The best fit parameters for C, n, A, τ_QTM, τ₀ and U_eff values are 0.997(19) K⁻ⁿ s⁻¹, 3.65, 8.61(4) s⁻¹ K⁻¹, 0.021(3) s, 5.3(4) × 10⁻⁹ s and 36.4(5) cm⁻¹ (see Fig. 3). The magnetization of the diluted system reveals that the best fitting parameters of the relaxation times for C, n, A, τ_QTM, τ₀ and U_eff are 0.209(11) K⁻ⁿ s⁻¹, 4.61, 2.26(6) s⁻¹ K⁻¹, 0.043(7) s, 5.2(3) × 10⁻⁹ s and 36.3(4) cm⁻¹ (see Section S3.2, ESI†). The obtained values are in the range of previously reported Dy^III systems.^43,44 These results reflect that the energy barrier of magnetization for LM⁴-1-Dy and LM⁴-1-DyY are the same, despite the high dilution of magnetic centres in the latter, confirming that at high temperatures the systems relax by an Orbach mechanism. The n value of the Raman relaxation obtained in the fitting are lower than the expected value (n = 9 Kramer's ion), which might be attributable to the involvement of both optical and acoustic Raman processes during magnetic relaxation.⁴⁵

For LM⁴-1-Dy and LM⁴-1-DyY the U_eff value obtained are 36.4 cm⁻¹ and 36.3 cm⁻¹, respectively, considering the Orbach relaxation mechanism under an optimal field of 2 kG. Upon comparison of the magnetic dynamic properties of the hybrid organic–inorganic LM⁴-1-Dy with the purely inorganic analogue, i.e. [Dy^III(PW₁₁O₃₉)₂]⁹⁻, it is possible to observe an improvement in the dynamic response. First, it presents maxima at a lower dc field (2 kG for LM⁴-1-Dyvs. 3 kG for [Dy^III(PW₁₁O₃₉)₂]⁹⁻); and second, the relaxation time (τ₀) is improved 3 orders of magnitude (5.3 × 10⁻⁹ s for LM⁴-1-Dyvs. 9.6 × 10⁻¹² s for [Dy^III(PW₁₁O₃₉)₂]⁹⁻).³² Importantly, the energy of the magnetization is maintained unaffected around 36 cm⁻¹. This reflects that the addition of organic ligands has an effect on the dynamic of the magnetic properties. In some extension, this fact tends to confirm that the inclusion of an organic ligand improves the magnetization dynamics in Dy^III-POM compounds.

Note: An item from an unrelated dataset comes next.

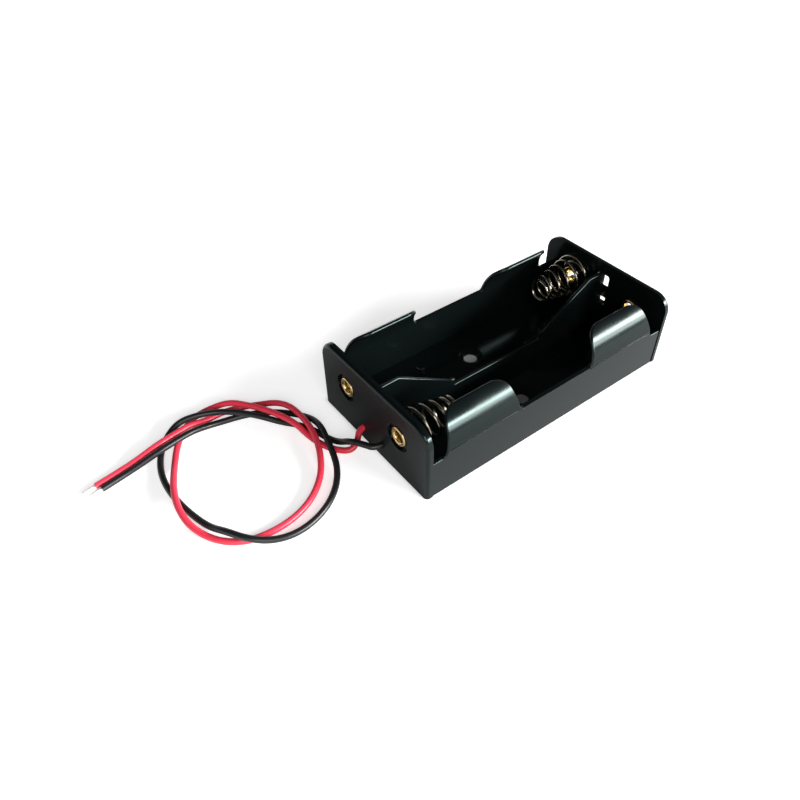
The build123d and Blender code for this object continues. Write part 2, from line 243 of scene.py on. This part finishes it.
def wire_mesh(name, runs, radius, material, resolution=3):
    """A mesh of round wires, each along a smooth line through its points."""
    line = bpy.data.curves.new(name, "CURVE")
    line.dimensions = "3D"
    line.bevel_depth = radius * mm
    line.bevel_resolution = 3
    line.resolution_u = resolution
    line.use_fill_caps = True
    for points in runs:
        spline = line.splines.new("NURBS")
        spline.points.add(len(points) - 1)
        for point, place in zip(spline.points, points):
            point.co = (*(Vector(place) * mm), 1)
        spline.order_u = 4
        spline.use_endpoint_u = True
    wire = bpy.data.objects.new(name + "_line", line)
    bpy.context.collection.objects.link(wire)
    bpy.context.view_layer.update()
    mesh = bpy.data.meshes.new_from_object(wire.evaluated_get(bpy.context.evaluated_depsgraph_get()))
    bpy.data.objects.remove(wire)
    mesh.materials.clear()
    mesh.materials.append(material)
    mesh.shade_smooth()
    return mesh


def place_piece(name, mesh, nodes):
    """Put a finished mesh in the scene as a piece of the holder, in the place of its CAD nodes."""
    piece = bpy.data.objects.new(name, mesh)
    bpy.context.collection.objects.link(piece)
    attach(piece, "holder")
    if nodes:
        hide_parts(*nodes)
    return piece


def bare_end(name, route, node):
    """Six strands twisted round a seventh, in line with the end of the lead."""
    end = Vector(route[-1])
    along = (end - Vector(route[-2])).normalized()
    across = along.cross(Vector((0, 0, 1))).normalized()
    over = across.cross(along)
    runs = [[end - along * bared_hidden, end + along * bared_length * 0.5, end + along * bared_length]]
    for strand in range(outer_strands):
        reach = bared_length - strand_stagger * (strand % 3)
        points = []
        for step in range(strand_steps + 1):
            run = -bared_hidden + (reach + bared_hidden) * step / strand_steps
            angle = 2 * pi * (strand / outer_strands + strand_twist * run)
            points.append(end + along * run + (across * cos(angle) + over * sin(angle)) * strand_ring)
        runs.append(points)
    place_piece(name, wire_mesh(name, runs, strand_radius, tinned_copper), [node])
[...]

This behaviour can be due to the fact that the LM⁴-1-Dy complex is an heteroleptic system that can favour SMM behaviour compared to the inorganic analogue, which is an homoleptic system.²⁰ Moreover, if a comparison is made between the most common eight-coordinated SIMs^3,32,46 (see Table S5, ESI†), it is possible to observe that the heteroleptic organic complex shows the highest U_eff. The highest τ₀ values are observed for the homoleptic and heteroleptic organic complexes, thus no clear correlation can be observed. It is clear that this field remains an open subject.

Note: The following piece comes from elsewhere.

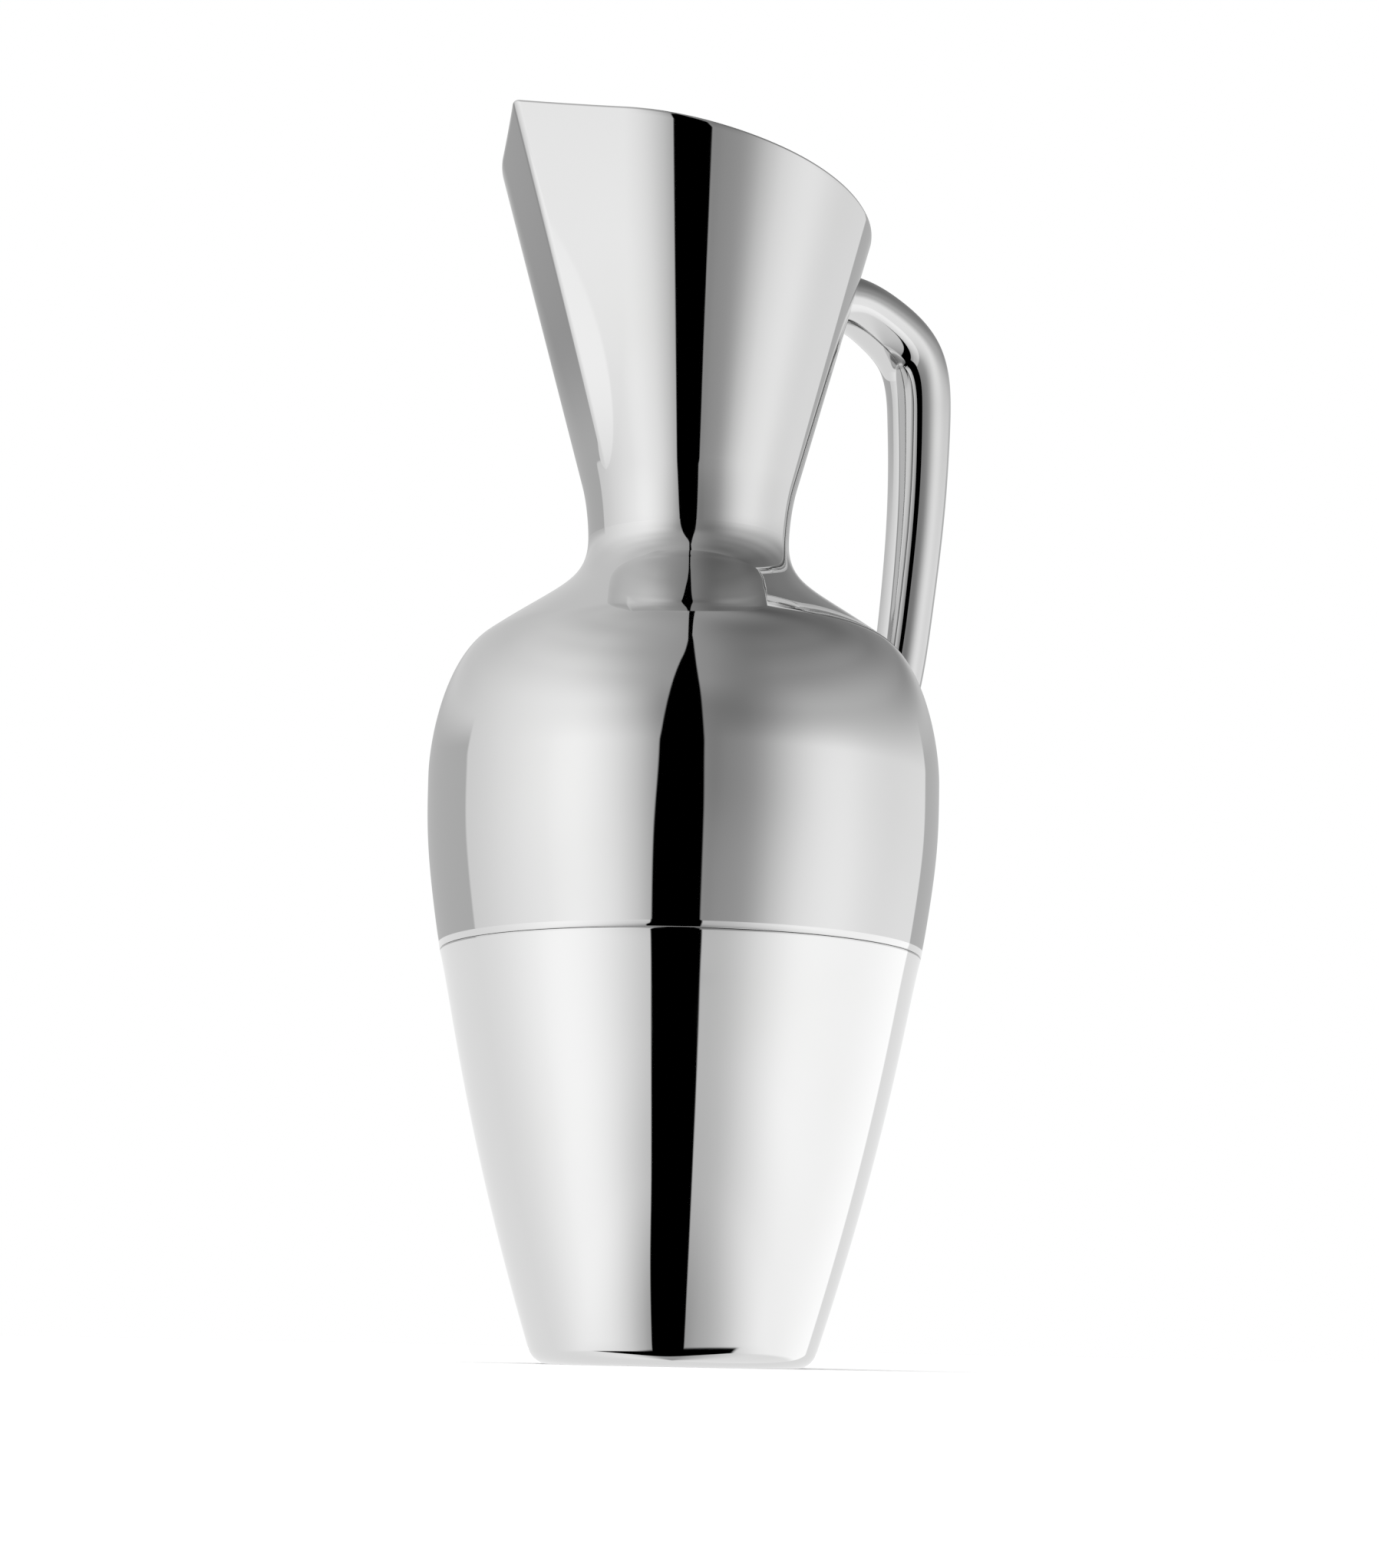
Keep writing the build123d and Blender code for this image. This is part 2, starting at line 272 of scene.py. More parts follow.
edge = wall / 2
neckOut = trace([neckSide], 0, mouth["neckSteps"])
neckIn = trace([neckSide], wall, mouth["neckSteps"])
points, faces = [], []
angles = mouthAngles()
for angle in angles:
    direction = Vector((-cos(angle), -sin(angle), 0))
    top = rimOf(angle) - edge - mouth["under"]
    low = body["coneZ"] + mouth["startUp"]
    column = [direction * r + Vector((0, 0, z)) for r, z in neckOut]
    rows = [low + (top - low) * k / mouth["rows"] for k in range(mouth["rows"] + 1)]
    outer = [mouthPoint(angle, z) for z in rows]
    normals = [mouthNormal(angle, z) for z in rows]
    sign = 1 if normals[0].dot(direction) > 0 else -1
    inner = [p - n * sign * wall for p, n in zip(outer, normals)]
    # rounded rim between the two faces
    across = (outer[-1] - inner[-1]) / 2
    middle = (outer[-1] + inner[-1]) / 2
    rise = (outer[-1] - outer[-2]).normalized() * edge
    turns = [pi * k / mouth["edgeSteps"] for k in range(1, mouth["edgeSteps"])]
    column += outer + [middle + across * cos(a) + rise * sin(a) for a in turns] + inner[::-1]
    column += [direction * r + Vector((0, 0, z)) for r, z in neckIn[::-1]]
    points.append(column)
rowCount = len(points[0])
flat = [p for column in points for p in column]
for i in range(len(angles)):
    j = (i + 1) % len(angles)
    for k in range(rowCount):
        m = (k + 1) % rowCount
        faces.append((i * rowCount + k, j * rowCount + k, j * rowCount + m, i * rowCount + m))
mouthFunnel = closeUp(freshMesh("MouthFunnel", flat, (), faces), angle=40)
print("mouth drawn out")


handle = {
    "line": [(42.0, 293.2), (57.0, 295.3), (69.5, 292.0), (80.7, 284.4), (84.5, 266.0), (83.6, 240.0),
             (80.2, 211.0), (76.4, 190.0), (70.0, 173.5), (58.0, 161.5)],
    "startDir": (1.0, 0.2), "endDir": (-1.0, -0.6),
    "radii": [7.4, 7.9, 8.7, 9.3, 9.05, 8.6, 8.2, 7.85, 7.55, 7.35, 7.2, 7.1, 7.1],
    "steps": 260, "sides": 96, "smooth": 40,
    # the ends reach this far into the walls
    "sink": 0.3, "cutFrom": 150.0, "cutTurns": 240,
}


def splineThrough(line, startDir, endDir):
    # smooth cubic through the points with given end directions
    knots = [0.0]
    for p, q in zip(line, line[1:]):
        knots.append(knots[-1] + hypot(q[0] - p[0], q[1] - p[1]))
    n = len(line)
    slopes = []
    for axis in range(2):
        v = [p[axis] for p in line]
        h = [knots[i + 1] - knots[i] for i in range(n - 1)]
        lowD, midD, highD, rhs = [0.0] * n, [1.0] * n, [0.0] * n, [0.0] * n
        rhs[0] = startDir[axis] / hypot(*startDir)
        rhs[-1] = endDir[axis] / hypot(*endDir)
        for i in range(1, n - 1):
            lowD[i], midD[i], highD[i] = h[i], 2 * (h[i - 1] + h[i]), h[i - 1]
            rhs[i] = 3 * (h[i - 1] * (v[i + 1] - v[i]) / h[i] + h[i] * (v[i] - v[i - 1]) / h[i - 1])
        for i in range(1, n):
            w = lowD[i] / midD[i - 1]
            midD[i] -= w * highD[i - 1]
            rhs[i] -= w * rhs[i - 1]
        m = [0.0] * n
        m[-1] = rhs[-1] / midD[-1]
        for i in range(n - 2, -1, -1):
            m[i] = (rhs[i] - highD[i] * m[i + 1]) / midD[i]
        slopes.append(m)

    def at(u):
        i = 0
        while i < n - 2 and u > knots[i + 1]:
            i += 1
        h = knots[i + 1] - knots[i]
        t = (u - knots[i]) / h
        place, way = [], []
        for axis in range(2):
            p, q = line[i][axis], line[i + 1][axis]
            s, e = slopes[axis][i] * h, slopes[axis][i + 1] * h
            place.append((2 * t**3 - 3 * t**2 + 1) * p + (t**3 - 2 * t**2 + t) * s
                         + (3 * t**2 - 2 * t**3) * q + (t**3 - t**2) * e)
            way.append(((6 * t**2 - 6 * t) * (p - q) + (3 * t**2 - 4 * t + 1) * s
                        + (3 * t**2 - 2 * t) * e) / h)
        return place, way
    return at, knots[-1]


def gripRadius(s):
    # half the thickness at a share s of the length
    radii = handle["radii"]
    x = s * (len(radii) - 1)
    i = min(max(int(x), 1), len(radii) - 3)
    t = x - i
    p = [radii[i - 1], radii[i], radii[i + 1], radii[i + 2]]
    return 0.5 * (2 * p[1] + (p[2] - p[0]) * t + (2 * p[0] - 5 * p[1] + 4 * p[2] - p[3]) * t**2
                  + (3 * p[1] - p[0] - 3 * p[2] + p[3]) * t**3)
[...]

The distribution of the relaxation times can be studied by plotting χ′′ versus χ′ in an Argand plot, also known as Cole–Cole plots. The fit of the data to a general Debye model⁴⁷ (eqn (S1), ESI†) results in adequate description of the experimental points. These plots were used to extrapolate the α value for LM⁴-1-Dy (see Fig. 3). At low temperatures, the α value is around 0.3, suggesting that multiple relaxation mechanism are present like direct, Raman, and QTM at low temperatures. When increasing the temperature, the α value decreases to 0.12 inferring that the Orbach mechanism becomes dominant at higher temperatures (see Fig. S14 and Table S6, ESI†).

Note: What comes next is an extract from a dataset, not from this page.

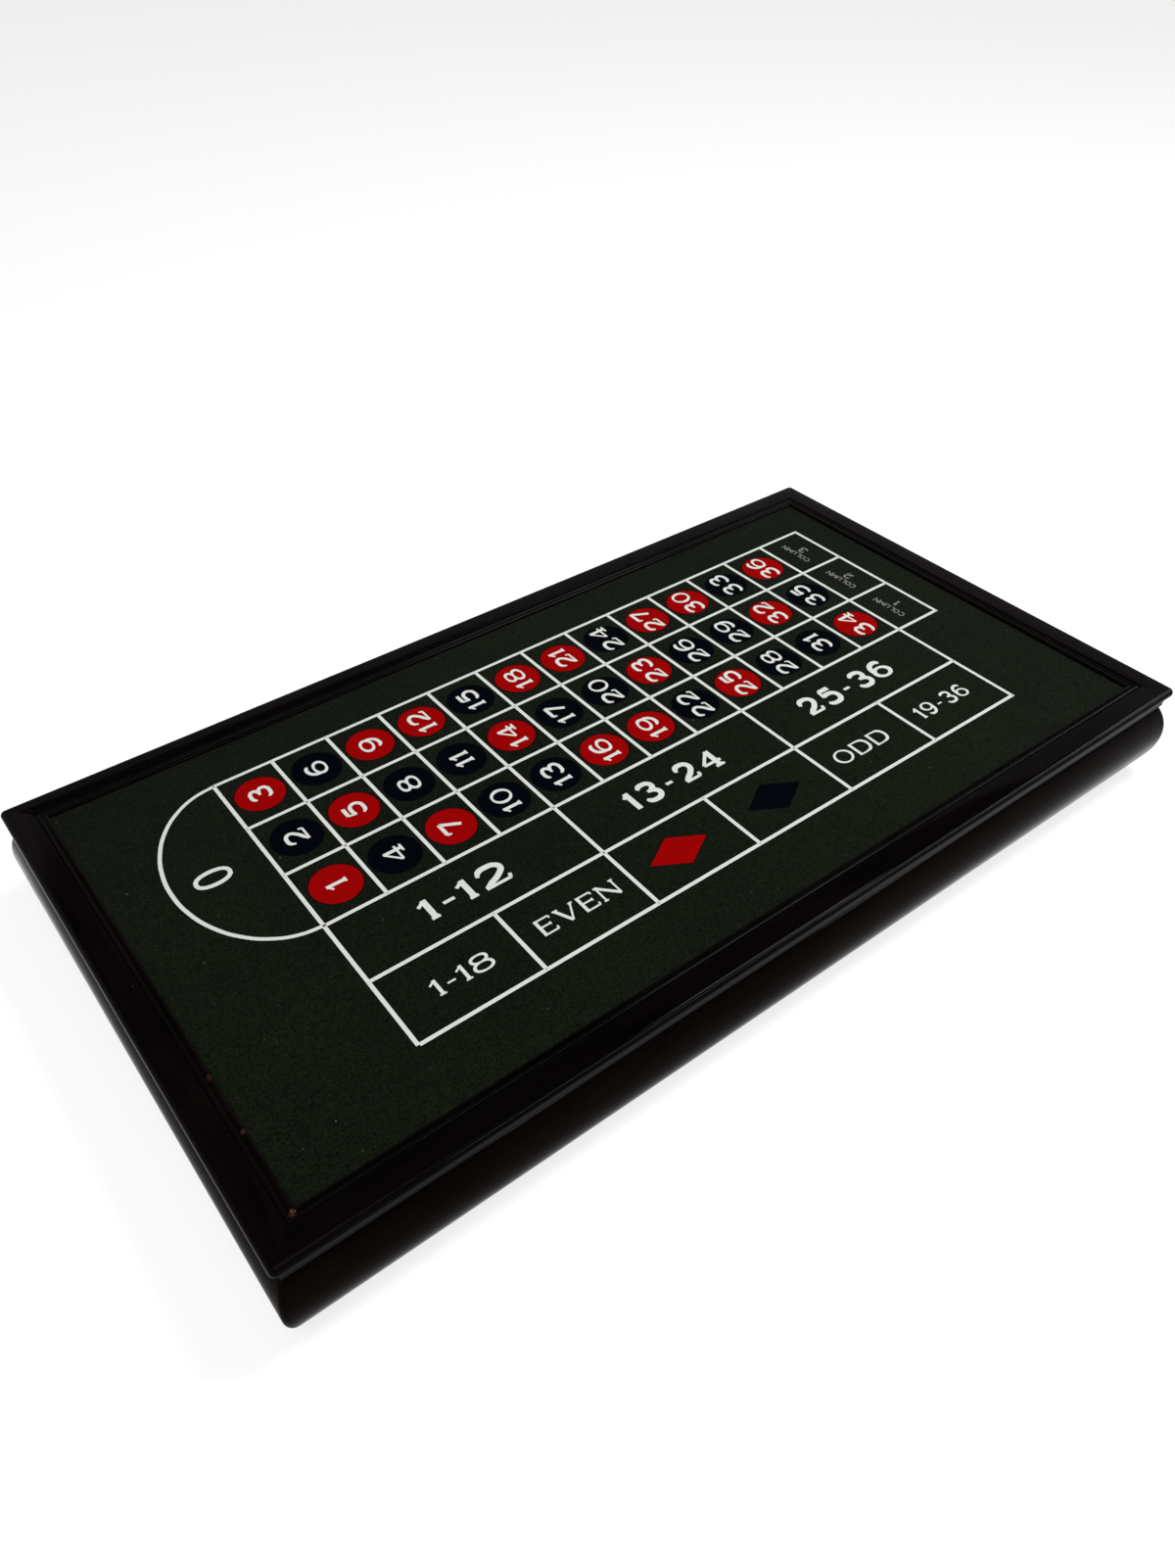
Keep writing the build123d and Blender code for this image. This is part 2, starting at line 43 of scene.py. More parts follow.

Moreover, LM⁴-1-Er presents frequency dependent signals when a dc field is applied, making this Erbium compound a field induced Single Ion Magnet (SIMs), an uncommon situation compared to the Dy^III ones.^40,48 However, the QTM phenomenon in this system cannot be suppressed even when applying different dc fields since no maxima can be observed. (see Fig. S15–S17, ESI†).⁴⁹ In order to study the dynamic magnetic relaxation of this compound, an approach to the Arrhenius equation was used.^50–52 A good fit was achieved with energy barriers of the relaxations of the magnetization at different frequencies, being the average U_eff = 7.5(2) cm⁻¹ and an average for τ₀ = 3.5(7) × 10⁻⁶ s⁻¹ (Fig. S18, ESI†). Er^III SIMs are scarce since there are a few compared to Dy^III SIMs. However, at least one example of Er^III(LPOM)₂ exists in the literature,¹³ having an energy barrier of magnetization of 37 cm⁻¹ obtained at zero dc field. LM⁴-1-Er, the first Er^III SIM system based on hybrid organic–inorganic ligands, has, on the contrary, a small value of U_eff under an applied dc field.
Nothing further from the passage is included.